Required work — Hand back each line, unchanged, from the top down to the line where "import math" sits.

Recorded data —
----

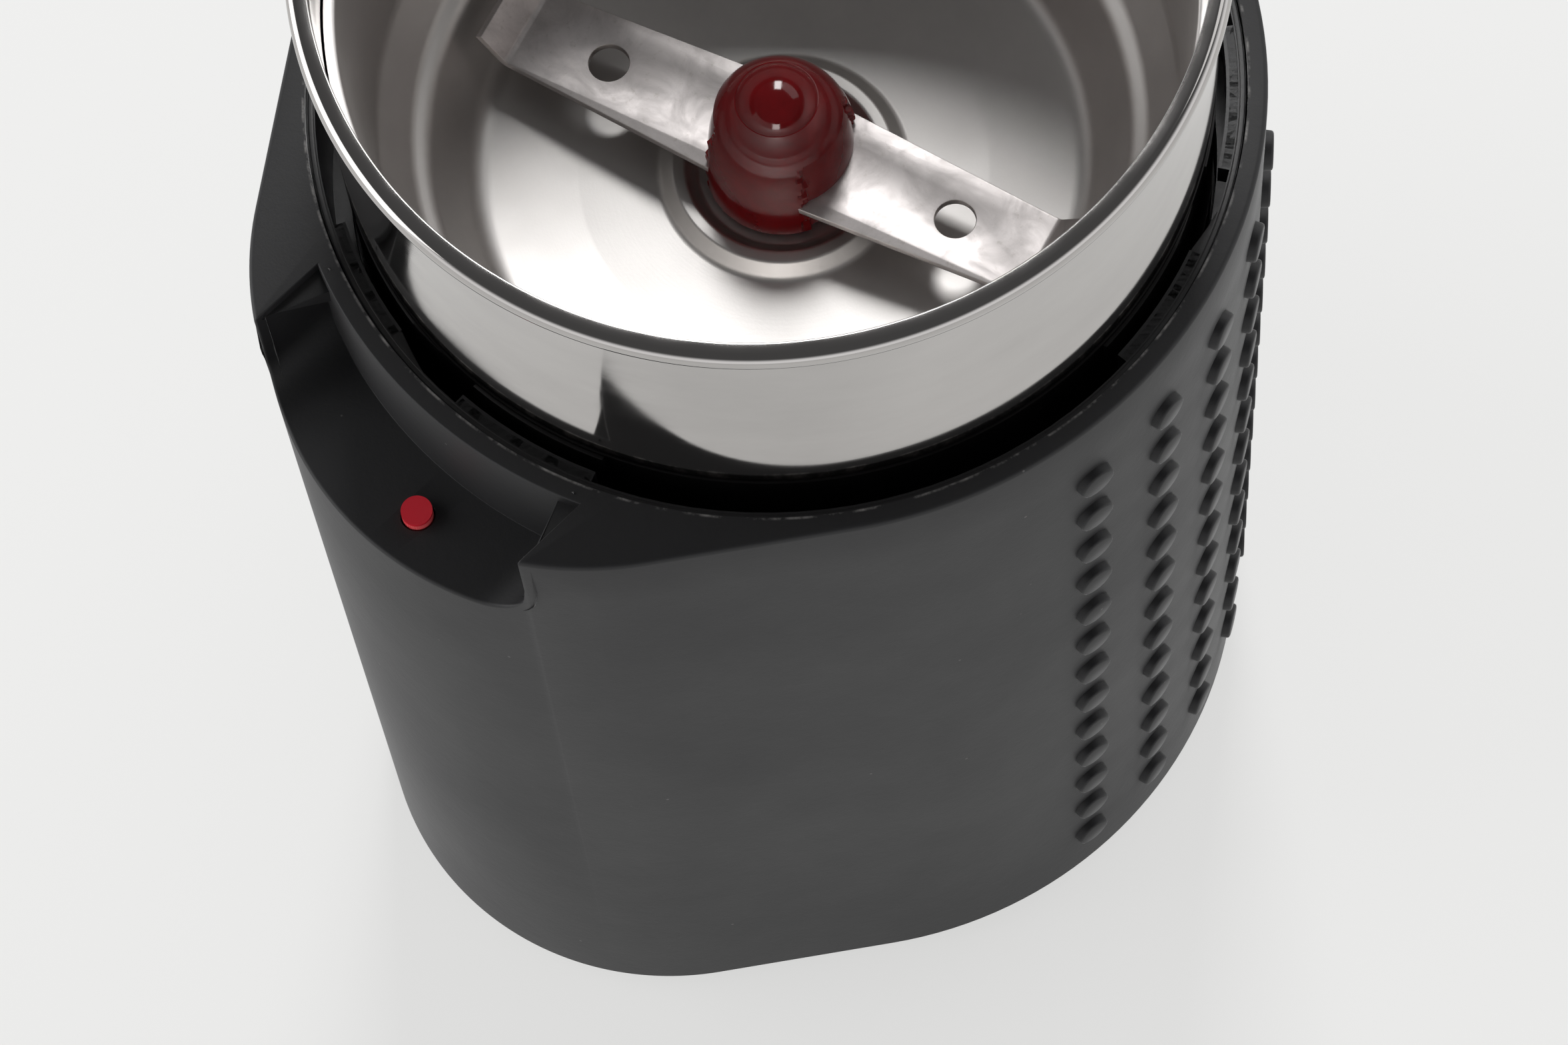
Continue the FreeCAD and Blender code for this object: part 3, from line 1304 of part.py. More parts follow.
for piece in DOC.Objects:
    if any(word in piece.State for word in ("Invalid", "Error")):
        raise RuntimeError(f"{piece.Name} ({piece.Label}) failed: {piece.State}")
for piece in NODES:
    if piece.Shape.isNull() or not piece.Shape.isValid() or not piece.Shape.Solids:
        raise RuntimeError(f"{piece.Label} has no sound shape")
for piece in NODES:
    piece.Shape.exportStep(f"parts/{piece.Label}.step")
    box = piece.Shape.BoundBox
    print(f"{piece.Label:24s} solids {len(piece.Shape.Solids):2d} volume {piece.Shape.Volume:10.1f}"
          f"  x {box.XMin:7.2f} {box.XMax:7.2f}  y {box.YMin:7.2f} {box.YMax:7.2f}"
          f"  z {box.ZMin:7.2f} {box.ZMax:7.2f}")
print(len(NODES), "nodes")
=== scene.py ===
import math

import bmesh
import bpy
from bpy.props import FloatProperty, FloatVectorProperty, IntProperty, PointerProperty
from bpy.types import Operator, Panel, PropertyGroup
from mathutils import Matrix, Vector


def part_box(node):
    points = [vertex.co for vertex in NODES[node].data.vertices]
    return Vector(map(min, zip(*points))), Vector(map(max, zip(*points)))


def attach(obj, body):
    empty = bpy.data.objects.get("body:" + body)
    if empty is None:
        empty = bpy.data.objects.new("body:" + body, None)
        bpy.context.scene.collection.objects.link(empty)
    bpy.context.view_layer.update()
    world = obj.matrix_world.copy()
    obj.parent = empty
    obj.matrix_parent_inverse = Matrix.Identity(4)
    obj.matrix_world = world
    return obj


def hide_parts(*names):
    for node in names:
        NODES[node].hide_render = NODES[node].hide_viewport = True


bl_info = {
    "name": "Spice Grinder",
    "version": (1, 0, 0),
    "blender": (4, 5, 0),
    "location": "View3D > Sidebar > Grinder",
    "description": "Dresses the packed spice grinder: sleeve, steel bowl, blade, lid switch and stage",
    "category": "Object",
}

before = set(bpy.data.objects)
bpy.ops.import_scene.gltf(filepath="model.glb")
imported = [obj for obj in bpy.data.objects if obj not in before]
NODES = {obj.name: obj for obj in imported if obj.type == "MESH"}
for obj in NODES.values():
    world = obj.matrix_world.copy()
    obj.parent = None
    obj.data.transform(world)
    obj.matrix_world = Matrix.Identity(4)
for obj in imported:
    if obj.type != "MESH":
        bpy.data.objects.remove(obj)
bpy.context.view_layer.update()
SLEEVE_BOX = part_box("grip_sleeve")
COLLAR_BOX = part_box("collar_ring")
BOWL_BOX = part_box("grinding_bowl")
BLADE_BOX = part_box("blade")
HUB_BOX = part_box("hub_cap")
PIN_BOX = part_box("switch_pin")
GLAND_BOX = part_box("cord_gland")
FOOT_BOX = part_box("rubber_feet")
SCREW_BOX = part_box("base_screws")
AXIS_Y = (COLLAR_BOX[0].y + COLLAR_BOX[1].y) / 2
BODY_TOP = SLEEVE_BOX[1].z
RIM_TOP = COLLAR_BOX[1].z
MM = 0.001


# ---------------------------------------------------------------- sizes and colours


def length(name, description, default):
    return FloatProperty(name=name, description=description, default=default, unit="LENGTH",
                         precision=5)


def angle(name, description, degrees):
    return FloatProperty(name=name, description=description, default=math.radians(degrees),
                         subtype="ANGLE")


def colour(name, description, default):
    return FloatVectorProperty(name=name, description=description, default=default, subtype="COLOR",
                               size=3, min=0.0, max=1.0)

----

Solution to the problem —
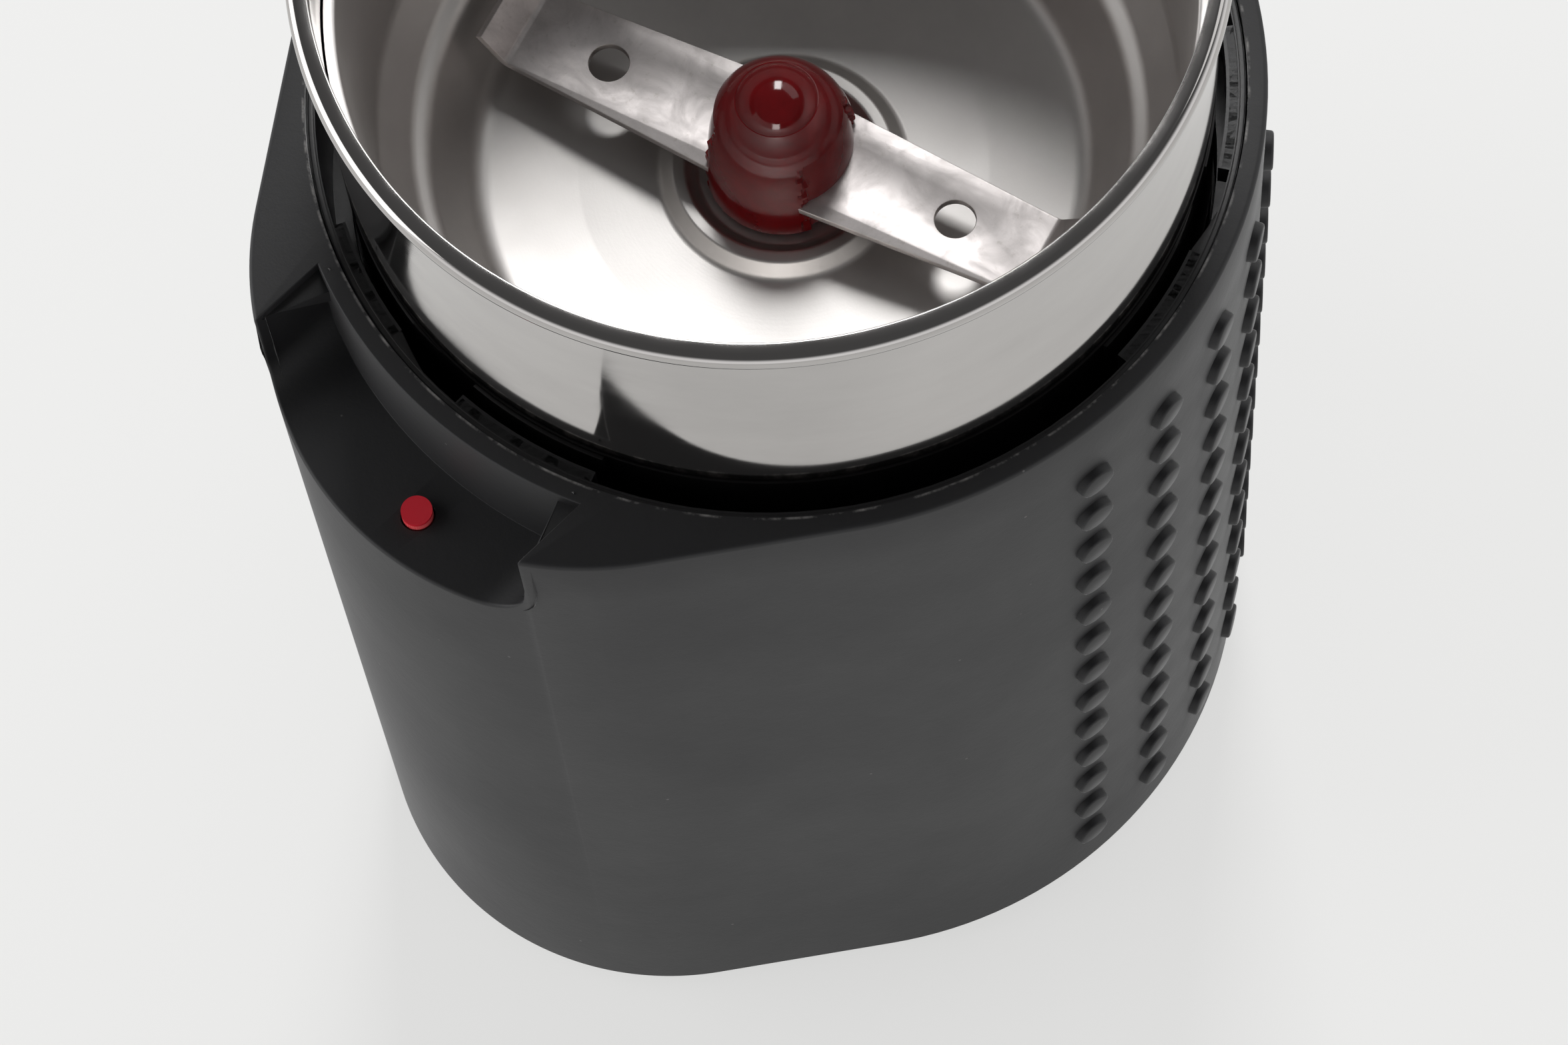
Continue the FreeCAD and Blender code for this object: part 3, from line 1304 of part.py. More parts follow.
for piece in DOC.Objects:
    if any(word in piece.State for word in ("Invalid", "Error")):
        raise RuntimeError(f"{piece.Name} ({piece.Label}) failed: {piece.State}")
for piece in NODES:
    if piece.Shape.isNull() or not piece.Shape.isValid() or not piece.Shape.Solids:
        raise RuntimeError(f"{piece.Label} has no sound shape")
for piece in NODES:
    piece.Shape.exportStep(f"parts/{piece.Label}.step")
    box = piece.Shape.BoundBox
    print(f"{piece.Label:24s} solids {len(piece.Shape.Solids):2d} volume {piece.Shape.Volume:10.1f}"
          f"  x {box.XMin:7.2f} {box.XMax:7.2f}  y {box.YMin:7.2f} {box.YMax:7.2f}"
          f"  z {box.ZMin:7.2f} {box.ZMax:7.2f}")
print(len(NODES), "nodes")
=== scene.py ===
import math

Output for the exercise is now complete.